Storia dell'articolo
Chiudi
Questo articolo è stato pubblicato il 10 maggio 2010 alle ore 15:20.
L'ultima modifica è del 09 giugno 2010 alle ore 09:19.
Le immagini della towship di Mbare sono emblematiche. Rimandano a una situazione più generale: la crisi che ha colpito da anni quello che sembrava lo Stato più promettente dell'Africa Australe. I caseggiati, nel contesto delle periferie urbane del continente nero, mostrano in effetti tracce di un'infrastruttura solida e funzionante. Negli appartamenti, ad esempio vi sono servizi sanitari, tubature, impianti elettrici.
Lo Zimbabwe che ha preceduto di quasi 15 anni il Sudafrica nell'emancipazione dei neri (le prime elezioni libere si tennero nel 1980 dopo un lunga guerra che pose fine al dominio bianco) aveva in effetti saputo conquistarsi una certa ammirazione per una gestione razionale, oculata e un efficienza sorprendente, tenuto conto del difficile contesto storico. Merito anche di Robert Mugabe che da guerrigliero radicale aveva saputo, una volta al potere, indossare gli abiti del politico pragmatico. Il presidente ha però seguito la traiettoria di molti leader africani, per troppo tempo nelle stanze del potere. Prima si è trasformato in autocrate e negli ultimi 10 anni ha condotto il paese alla rovina. La guerra nella Repubblica Democratica del Congo alla fine degli anni 90 e le catastrofiche espropriazioni dei latifondi dei farmer bianchi hanno sprofondato lo Zimbabwe in una crisi micidiale. Ancora fresca nel paese la memoria dei biglietti da 50 miliardi di zimdollars che due anni fa non consentivano neanche più di comperare il giornale. Gli errori, l'ostinazione, la cecità di un potere aggrappato ai propri privilegi, hanno così portato a un mutamento del paesaggio economico e sociale leggibile ovunque. Nei caseggiati ci sono sì le tubature, ma l'acqua non scorre più.

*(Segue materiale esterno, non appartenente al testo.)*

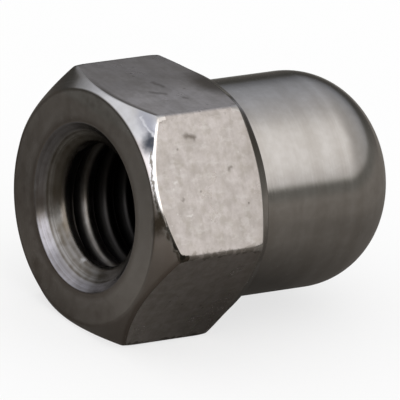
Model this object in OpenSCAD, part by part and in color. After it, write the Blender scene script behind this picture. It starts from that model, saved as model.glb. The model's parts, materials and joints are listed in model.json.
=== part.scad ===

C'è si l'elettricità, ma solo per qualche ora al giorno. E di vetri alle finestre ne rimangono pochi: le industrie sono in ginocchio, i pezzi di ricambio inesistenti o, quando devono essere importati, troppo cari. Così la vecchia, solida infrastruttura del paese appare obsoleta. L'introduzione del dollaro americano e del rand sudafricano, oltre alla cooptazione nel governo, lo scorso anno, delle forze di opposizione ( alle quali comunque Mugabe aveva sottratto la vittoria elettorale) ha ridato un po' di ossigeno al paese. Che ha ritrovato una certa normalità. Anche perché, altro retaggio di un passato da non sottovalutare, il sistema scolastico - educativo, nei primi due decenni dell'era Mugabe, aveva una certa robustezza. Il lavoratore dello Zimbabwe è mediamente più istruito e preparato ad esempio di quello del Sudafrica. Ma il degrado ha fatto sì che per molti il sogno è semplicemente quello di fuggire all'estero. Si stima che 1/4 dei cittadini dello Zimbabawe viva oggi in altri paesi, in particolare nel vicino Sudafrica. Ricostruire lo Zimbabwe sarà arduo ma non impossibile, proprio in virtù di un passato che aveva suscitato grandi speranze. Tra i numerosi ostacoli vi è comunque lui, l'autocrate che non vuole andarsene. E sono in molti a sperare che l'anagrafe faccia quanto non è riuscita a fare la politica: un giorno o l'altro Robert Mugabe dovrà bene o male andarsene.